The riverfront is underutilized, and we really just want to make sure it is a focus of our future development.
Q.: In an effort to make Fulton more pedestrian friendly, a system of eight trails will connect city parks, points of history and other Fulton landmarks. How essential is this measure insofar as improving the quality of life in Fulton goes?
A.: This goes back to 2002 when we initially wrote our comprehensive plan. We updated it in 2003 and again in 2016. Most of our language in there speaks of making the city pedestrian-friendly.
There is a bridge walk right now that features people walking around the bridges, but there are trails identified in that comprehensive plan. The Fulton Footpaths group — led by Marie Mankiewicz and Brittney Jerred — took it to the next level by doing a feasibility study on how we can get these trails done. That actually helped secure the first $900,000 for phase one to get the two multi-use trails started along the Oswego Canal — the Pathfinder Canal Towpath Trail and the Canalview Bridge Walk.
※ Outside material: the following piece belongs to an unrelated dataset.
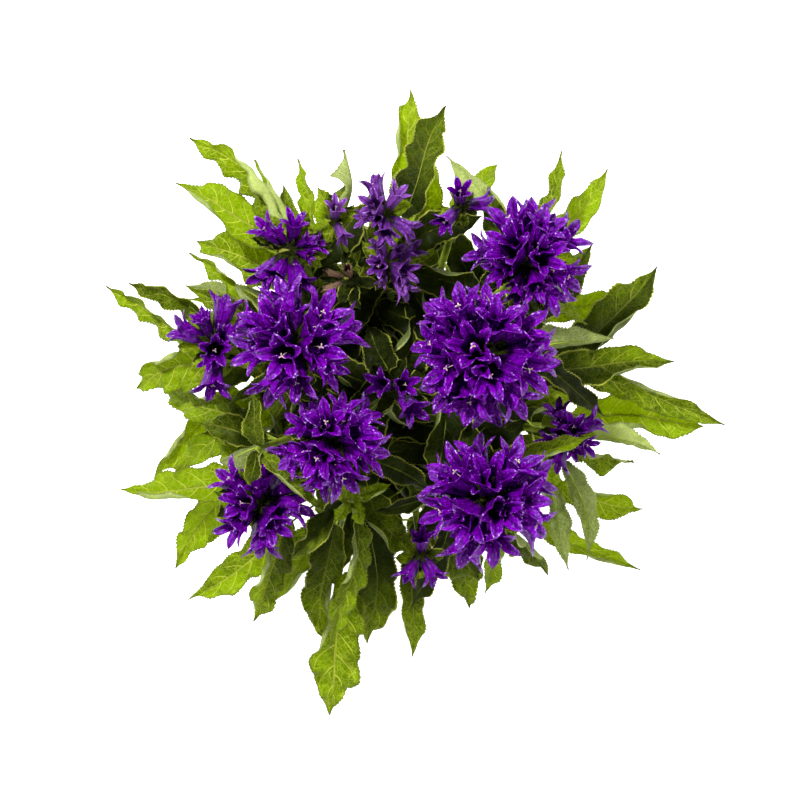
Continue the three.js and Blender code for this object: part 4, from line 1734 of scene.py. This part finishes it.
@dataclass
class Style:
    """The cream style in a bell, with arms that curl out. Shares are of the bell's size."""

    bell: Bell
    arms: int = 3
    column_net: tuple[int, int] = (6, 4)
    arm_net: tuple[int, int] = (5, 5)
    length_share: float = 0.8
    radius_share: float = 0.013
    reach_share: float = 0.052
    curl: float = 2.2
    swelling: float = 0.3
    sunk: float = 0.3

    def foot(self) -> Points:
        """Return where the style stands."""
        return self.bell.centre + self.bell.direction * self.bell.base

    def length(self) -> float:
        """Return how far up the bell the column reaches, in millimetres."""
        return (self.bell.mouth - self.bell.base) * self.length_share

    def column_places(self, across: Points, along: Points) -> Points:
        """Place the column's net.

        Args:
            across: once round, from -1 to 1.
            along: from 0 at its foot to 1 at its top.

        Returns:
            The places, one a row.
        """
        side, up = self.bell.frame()
        radius = self.bell.size * self.radius_share * open_ends(along)
        middle = self.foot() + self.bell.direction * (along * self.length())[:, None]
        return ring_places(middle, side, up, radius, across * math.pi)

    def arm_places(self, way: float, across: Points, along: Points) -> Points:
        """Place the net of one arm.

        Args:
            way: which way round the bell it curls, in radians.
            across: once round, from -1 to 1.
            along: from 0 at its root to 1 at its tip.

        Returns:
            The places, one a row.
        """
        side, up = self.bell.frame()
        axis = self.bell.direction
        out = side * math.cos(way) + up * math.sin(way)
        reach = self.bell.size * self.reach_share
        bend = along * self.curl
        rise = self.length() - self.sunk + reach * np.sin(bend)
        line = self.foot() + axis * rise[:, None] + out * (reach * (1 - np.cos(bend)))[:, None]
        radius = self.bell.size * self.radius_share * open_ends(along)
        radius = radius * (1 + self.swelling * along)
        return ring_places(line, np.cross(out, axis), axis, radius, across * math.pi)

    def build(self, bench: Bench, name: str) -> list[bpy.types.Object]:
        """Build the column and its arms.

        Args:
            bench: the modelling bench.
            name: the start of the objects' names.

        Returns:
            The objects.
        """
        parts = [bench.shaped(f"style_{name}", *self.column_net, self.column_places,
                              across_along)]
        for k in range(self.arms):
            way = 2 * math.pi * k / self.arms + self.bell.seed
            parts.append(bench.shaped(f"arm_{name}_{k}", *self.arm_net,
                                      partial(self.arm_places, way), across_along))
        return parts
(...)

We are going to complete that walk around the bridges with signage, lighting, benches, trash receptacles and information kiosks that will present some history of Fulton at certain locations.
Also, the north and central sections of the Pathfinder Trail will run from Indian Point Landing down to the West Broadway Bridge, which includes a strip between the canal marina and the library. There are a lot of great plans for that space, including new steps that were secured through funds from Assemblyman William Barclay’s (R-Pulaski) office located right behind the Veterans’ Park. That will actually tie the upper trail that is the bridge walk trail down to the Pathfinder Trail.